● **DIRECTIONS FOR THIS TASK**: Set down the listing below verbatim, but only from its first line through the line containing "view.places[near] -= view.facings[near]".

^^^^^^^^^^^^^^^^

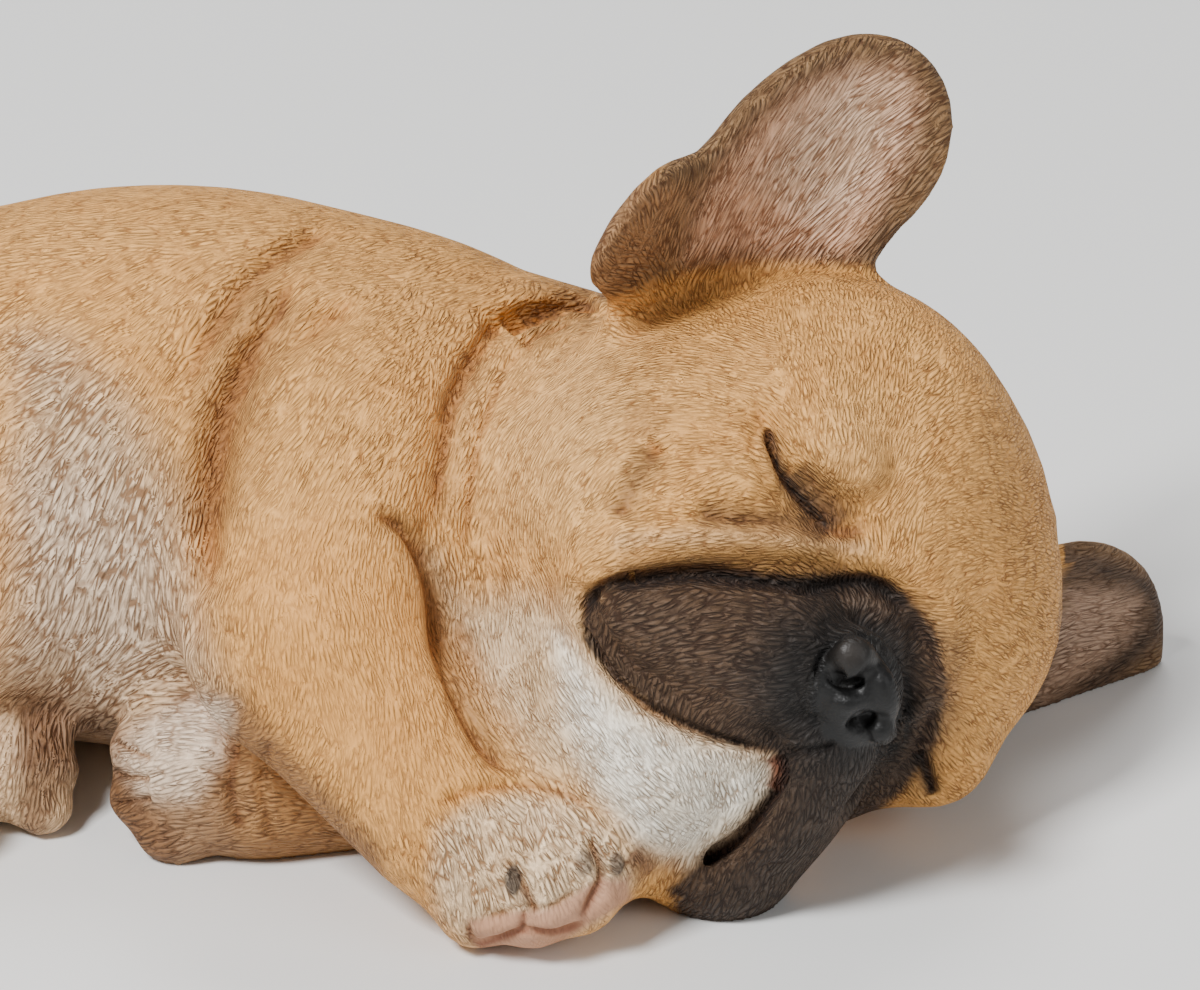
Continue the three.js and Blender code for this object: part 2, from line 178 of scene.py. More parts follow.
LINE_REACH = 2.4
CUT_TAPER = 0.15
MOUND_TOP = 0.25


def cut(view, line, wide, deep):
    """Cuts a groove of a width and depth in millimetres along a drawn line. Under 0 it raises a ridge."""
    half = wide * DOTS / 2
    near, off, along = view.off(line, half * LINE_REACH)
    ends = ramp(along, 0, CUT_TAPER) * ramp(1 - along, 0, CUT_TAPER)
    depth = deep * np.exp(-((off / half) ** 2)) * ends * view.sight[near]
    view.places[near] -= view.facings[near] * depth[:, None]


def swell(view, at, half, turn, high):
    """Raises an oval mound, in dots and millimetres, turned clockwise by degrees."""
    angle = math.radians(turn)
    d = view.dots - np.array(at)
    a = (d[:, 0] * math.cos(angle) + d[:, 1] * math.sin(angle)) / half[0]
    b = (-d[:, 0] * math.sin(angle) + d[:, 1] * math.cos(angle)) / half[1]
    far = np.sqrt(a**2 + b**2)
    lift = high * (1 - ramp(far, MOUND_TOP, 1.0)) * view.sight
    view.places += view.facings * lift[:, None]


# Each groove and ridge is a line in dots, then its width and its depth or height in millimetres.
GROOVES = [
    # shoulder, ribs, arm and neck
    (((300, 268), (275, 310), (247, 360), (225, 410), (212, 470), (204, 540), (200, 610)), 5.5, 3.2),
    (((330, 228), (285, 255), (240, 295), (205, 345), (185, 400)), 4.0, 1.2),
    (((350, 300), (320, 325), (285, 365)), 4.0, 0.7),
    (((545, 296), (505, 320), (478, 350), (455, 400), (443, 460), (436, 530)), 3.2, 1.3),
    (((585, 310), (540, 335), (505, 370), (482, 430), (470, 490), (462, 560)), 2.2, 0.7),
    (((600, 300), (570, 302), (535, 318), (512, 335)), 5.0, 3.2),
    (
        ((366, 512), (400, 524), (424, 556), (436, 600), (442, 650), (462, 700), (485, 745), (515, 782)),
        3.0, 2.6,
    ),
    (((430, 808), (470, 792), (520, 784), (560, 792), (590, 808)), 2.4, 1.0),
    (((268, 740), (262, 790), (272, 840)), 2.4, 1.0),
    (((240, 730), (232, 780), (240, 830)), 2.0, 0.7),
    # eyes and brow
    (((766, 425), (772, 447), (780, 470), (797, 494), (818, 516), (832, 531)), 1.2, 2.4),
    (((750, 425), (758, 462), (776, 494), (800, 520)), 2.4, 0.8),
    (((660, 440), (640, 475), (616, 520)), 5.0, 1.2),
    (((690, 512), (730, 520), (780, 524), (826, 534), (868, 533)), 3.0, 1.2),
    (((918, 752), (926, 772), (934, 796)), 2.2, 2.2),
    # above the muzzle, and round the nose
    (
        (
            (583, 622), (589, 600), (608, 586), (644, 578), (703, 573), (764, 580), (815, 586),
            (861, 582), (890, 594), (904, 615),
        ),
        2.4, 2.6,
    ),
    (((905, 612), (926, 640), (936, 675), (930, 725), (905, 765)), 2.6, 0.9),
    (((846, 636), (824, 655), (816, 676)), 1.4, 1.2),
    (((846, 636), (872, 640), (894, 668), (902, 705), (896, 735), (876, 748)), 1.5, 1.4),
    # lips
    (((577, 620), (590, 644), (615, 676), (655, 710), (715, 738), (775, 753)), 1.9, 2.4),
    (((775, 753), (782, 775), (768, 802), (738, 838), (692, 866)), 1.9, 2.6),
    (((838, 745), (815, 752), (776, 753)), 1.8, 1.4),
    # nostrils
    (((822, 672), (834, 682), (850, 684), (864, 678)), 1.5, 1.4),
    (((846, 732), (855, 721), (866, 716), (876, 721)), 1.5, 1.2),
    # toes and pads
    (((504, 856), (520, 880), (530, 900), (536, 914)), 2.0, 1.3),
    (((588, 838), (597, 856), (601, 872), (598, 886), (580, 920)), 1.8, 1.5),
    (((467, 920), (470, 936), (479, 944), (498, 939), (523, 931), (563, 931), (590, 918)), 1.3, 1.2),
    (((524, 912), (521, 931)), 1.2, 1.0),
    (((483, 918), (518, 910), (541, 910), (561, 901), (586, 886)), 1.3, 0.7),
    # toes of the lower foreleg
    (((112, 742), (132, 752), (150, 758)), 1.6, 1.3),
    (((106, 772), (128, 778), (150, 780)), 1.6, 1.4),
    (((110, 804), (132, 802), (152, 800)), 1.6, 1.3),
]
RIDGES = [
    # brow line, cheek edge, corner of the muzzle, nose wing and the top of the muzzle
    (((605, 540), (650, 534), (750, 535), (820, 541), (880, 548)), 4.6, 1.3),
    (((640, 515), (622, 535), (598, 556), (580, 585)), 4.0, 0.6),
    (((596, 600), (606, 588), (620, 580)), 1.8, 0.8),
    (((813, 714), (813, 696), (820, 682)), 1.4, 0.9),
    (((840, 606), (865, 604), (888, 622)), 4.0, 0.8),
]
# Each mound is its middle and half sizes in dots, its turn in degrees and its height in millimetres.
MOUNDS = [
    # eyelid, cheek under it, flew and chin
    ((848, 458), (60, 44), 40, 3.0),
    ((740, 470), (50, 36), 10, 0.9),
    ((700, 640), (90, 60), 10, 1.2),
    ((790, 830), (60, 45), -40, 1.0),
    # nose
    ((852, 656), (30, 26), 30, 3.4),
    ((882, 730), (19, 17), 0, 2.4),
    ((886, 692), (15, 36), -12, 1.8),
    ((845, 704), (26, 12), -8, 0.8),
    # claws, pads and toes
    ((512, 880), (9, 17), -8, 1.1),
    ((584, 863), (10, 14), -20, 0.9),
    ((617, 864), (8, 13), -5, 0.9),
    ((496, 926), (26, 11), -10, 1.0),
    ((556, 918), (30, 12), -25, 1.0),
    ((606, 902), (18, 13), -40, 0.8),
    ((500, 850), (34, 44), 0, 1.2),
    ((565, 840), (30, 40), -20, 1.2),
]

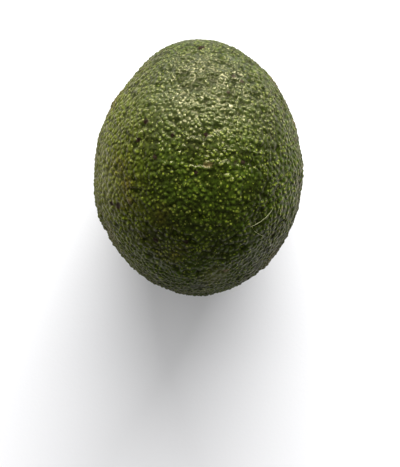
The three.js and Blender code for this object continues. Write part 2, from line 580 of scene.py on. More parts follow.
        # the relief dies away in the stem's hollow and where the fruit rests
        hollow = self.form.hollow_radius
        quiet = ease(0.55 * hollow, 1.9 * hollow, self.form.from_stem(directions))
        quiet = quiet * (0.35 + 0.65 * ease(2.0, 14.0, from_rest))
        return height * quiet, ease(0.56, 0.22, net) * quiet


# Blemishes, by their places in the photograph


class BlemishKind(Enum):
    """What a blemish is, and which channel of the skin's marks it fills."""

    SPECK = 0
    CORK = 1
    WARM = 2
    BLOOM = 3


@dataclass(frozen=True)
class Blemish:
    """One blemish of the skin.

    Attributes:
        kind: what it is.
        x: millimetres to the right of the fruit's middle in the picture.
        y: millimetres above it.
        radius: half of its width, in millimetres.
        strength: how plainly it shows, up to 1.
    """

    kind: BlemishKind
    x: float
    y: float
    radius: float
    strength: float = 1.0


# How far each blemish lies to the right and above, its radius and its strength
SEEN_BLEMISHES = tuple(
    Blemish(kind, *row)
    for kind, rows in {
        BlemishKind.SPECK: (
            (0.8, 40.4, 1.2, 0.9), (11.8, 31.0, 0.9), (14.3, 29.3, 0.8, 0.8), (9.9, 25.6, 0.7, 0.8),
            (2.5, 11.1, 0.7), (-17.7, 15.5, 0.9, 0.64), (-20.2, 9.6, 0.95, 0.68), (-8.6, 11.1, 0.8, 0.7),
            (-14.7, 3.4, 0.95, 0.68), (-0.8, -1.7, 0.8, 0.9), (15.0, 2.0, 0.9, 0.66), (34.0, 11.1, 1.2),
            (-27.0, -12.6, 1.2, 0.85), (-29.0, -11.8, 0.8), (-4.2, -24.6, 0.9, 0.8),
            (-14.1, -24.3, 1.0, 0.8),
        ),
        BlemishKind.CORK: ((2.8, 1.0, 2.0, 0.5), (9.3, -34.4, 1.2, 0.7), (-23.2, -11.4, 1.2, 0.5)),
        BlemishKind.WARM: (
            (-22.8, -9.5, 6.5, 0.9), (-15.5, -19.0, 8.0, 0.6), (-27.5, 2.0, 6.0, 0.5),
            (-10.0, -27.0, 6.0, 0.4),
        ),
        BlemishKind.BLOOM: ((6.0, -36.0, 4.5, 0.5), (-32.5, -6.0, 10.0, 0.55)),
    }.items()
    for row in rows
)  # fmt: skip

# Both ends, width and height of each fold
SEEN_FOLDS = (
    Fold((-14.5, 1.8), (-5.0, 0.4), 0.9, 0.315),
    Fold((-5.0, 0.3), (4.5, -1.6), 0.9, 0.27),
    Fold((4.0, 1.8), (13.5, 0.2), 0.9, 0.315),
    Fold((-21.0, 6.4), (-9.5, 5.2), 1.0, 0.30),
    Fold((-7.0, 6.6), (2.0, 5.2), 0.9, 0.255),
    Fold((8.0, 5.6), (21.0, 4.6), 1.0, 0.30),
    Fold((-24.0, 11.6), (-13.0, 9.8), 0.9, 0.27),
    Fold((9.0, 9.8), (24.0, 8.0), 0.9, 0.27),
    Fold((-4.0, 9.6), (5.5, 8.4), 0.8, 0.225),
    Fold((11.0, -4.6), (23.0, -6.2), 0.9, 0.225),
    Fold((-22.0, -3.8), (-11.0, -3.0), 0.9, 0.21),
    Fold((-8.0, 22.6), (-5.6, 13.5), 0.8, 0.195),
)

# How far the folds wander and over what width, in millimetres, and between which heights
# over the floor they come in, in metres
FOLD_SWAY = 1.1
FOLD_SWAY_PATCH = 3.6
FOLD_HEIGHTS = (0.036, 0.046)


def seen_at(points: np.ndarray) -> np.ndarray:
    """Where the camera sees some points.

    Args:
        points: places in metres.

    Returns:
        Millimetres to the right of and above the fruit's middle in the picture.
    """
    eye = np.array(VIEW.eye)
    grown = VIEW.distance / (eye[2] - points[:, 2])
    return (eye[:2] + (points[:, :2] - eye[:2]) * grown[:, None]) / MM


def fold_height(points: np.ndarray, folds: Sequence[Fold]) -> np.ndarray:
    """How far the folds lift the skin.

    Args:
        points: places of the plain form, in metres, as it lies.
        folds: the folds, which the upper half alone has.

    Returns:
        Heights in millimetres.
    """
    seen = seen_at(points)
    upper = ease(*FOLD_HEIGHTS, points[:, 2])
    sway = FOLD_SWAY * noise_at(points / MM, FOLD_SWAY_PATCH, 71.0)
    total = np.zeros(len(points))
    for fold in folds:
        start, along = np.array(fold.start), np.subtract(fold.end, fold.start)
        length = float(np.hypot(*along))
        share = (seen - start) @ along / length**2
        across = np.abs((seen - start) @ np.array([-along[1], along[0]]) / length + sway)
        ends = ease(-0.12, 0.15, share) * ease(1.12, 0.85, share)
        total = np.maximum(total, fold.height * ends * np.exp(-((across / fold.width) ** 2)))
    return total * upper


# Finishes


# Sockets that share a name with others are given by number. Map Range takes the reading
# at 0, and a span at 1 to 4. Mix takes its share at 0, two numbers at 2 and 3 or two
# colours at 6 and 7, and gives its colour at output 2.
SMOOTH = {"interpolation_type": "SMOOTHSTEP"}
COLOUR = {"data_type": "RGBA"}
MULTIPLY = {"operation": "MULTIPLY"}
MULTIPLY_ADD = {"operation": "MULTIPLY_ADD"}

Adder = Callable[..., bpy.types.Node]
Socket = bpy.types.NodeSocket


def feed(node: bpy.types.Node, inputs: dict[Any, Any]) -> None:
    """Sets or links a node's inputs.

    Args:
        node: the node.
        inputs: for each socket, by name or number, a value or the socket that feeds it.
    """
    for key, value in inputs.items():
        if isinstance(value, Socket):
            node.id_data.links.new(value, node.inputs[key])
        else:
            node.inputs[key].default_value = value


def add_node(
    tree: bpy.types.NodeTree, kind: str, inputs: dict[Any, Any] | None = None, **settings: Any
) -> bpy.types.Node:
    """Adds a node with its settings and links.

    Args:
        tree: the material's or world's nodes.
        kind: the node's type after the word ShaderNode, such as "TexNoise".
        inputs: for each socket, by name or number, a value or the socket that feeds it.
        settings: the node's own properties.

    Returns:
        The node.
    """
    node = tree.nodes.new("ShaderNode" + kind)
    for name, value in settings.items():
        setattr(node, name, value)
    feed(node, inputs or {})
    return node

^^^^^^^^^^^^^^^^

● **WRITTEN SOLUTION**:
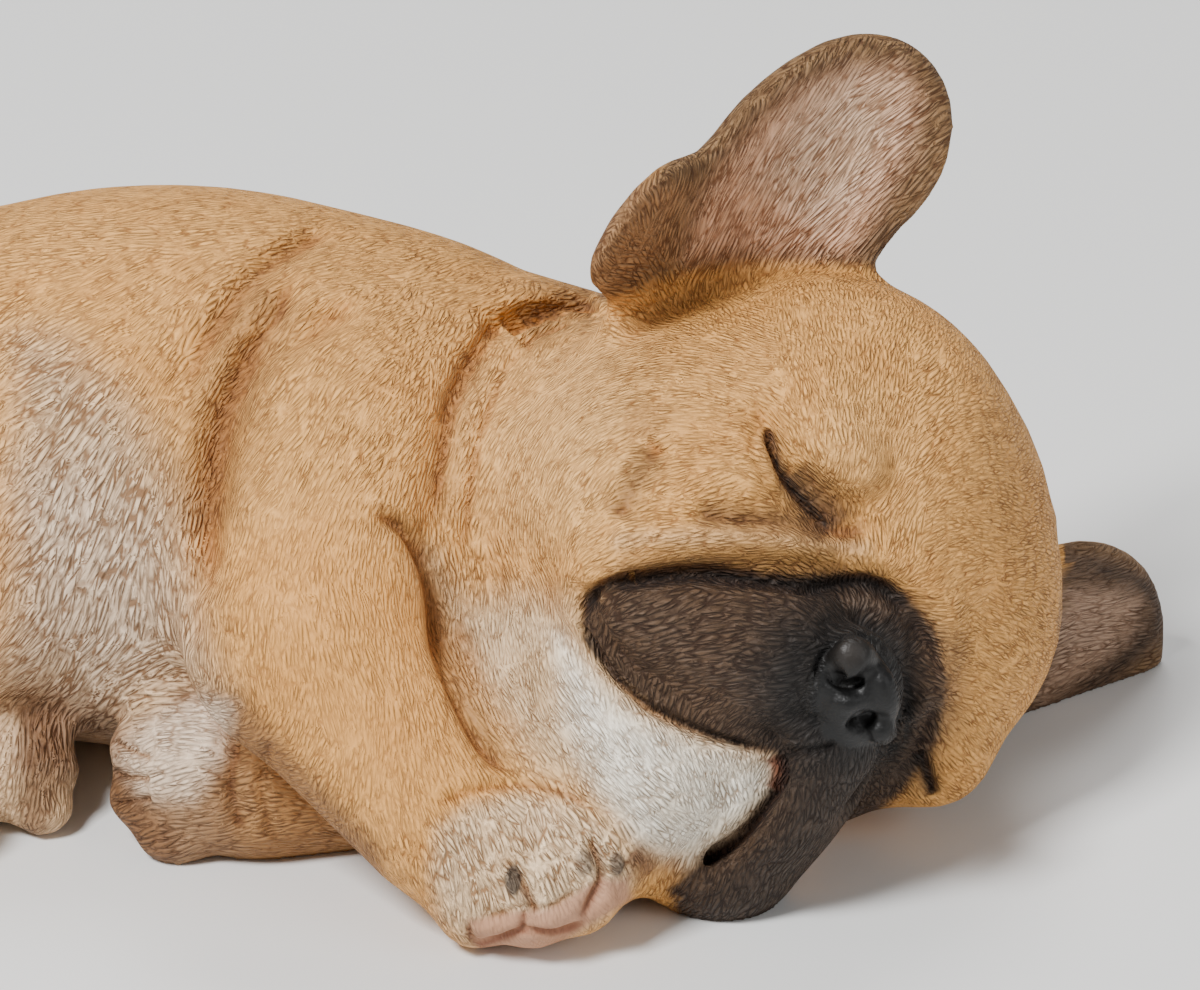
Continue the three.js and Blender code for this object: part 2, from line 178 of scene.py. More parts follow.
LINE_REACH = 2.4
CUT_TAPER = 0.15
MOUND_TOP = 0.25


def cut(view, line, wide, deep):
    """Cuts a groove of a width and depth in millimetres along a drawn line. Under 0 it raises a ridge."""
    half = wide * DOTS / 2
    near, off, along = view.off(line, half * LINE_REACH)
    ends = ramp(along, 0, CUT_TAPER) * ramp(1 - along, 0, CUT_TAPER)
    depth = deep * np.exp(-((off / half) ** 2)) * ends * view.sight[near]
    view.places[near] -= view.facings[near] * depth[:, None]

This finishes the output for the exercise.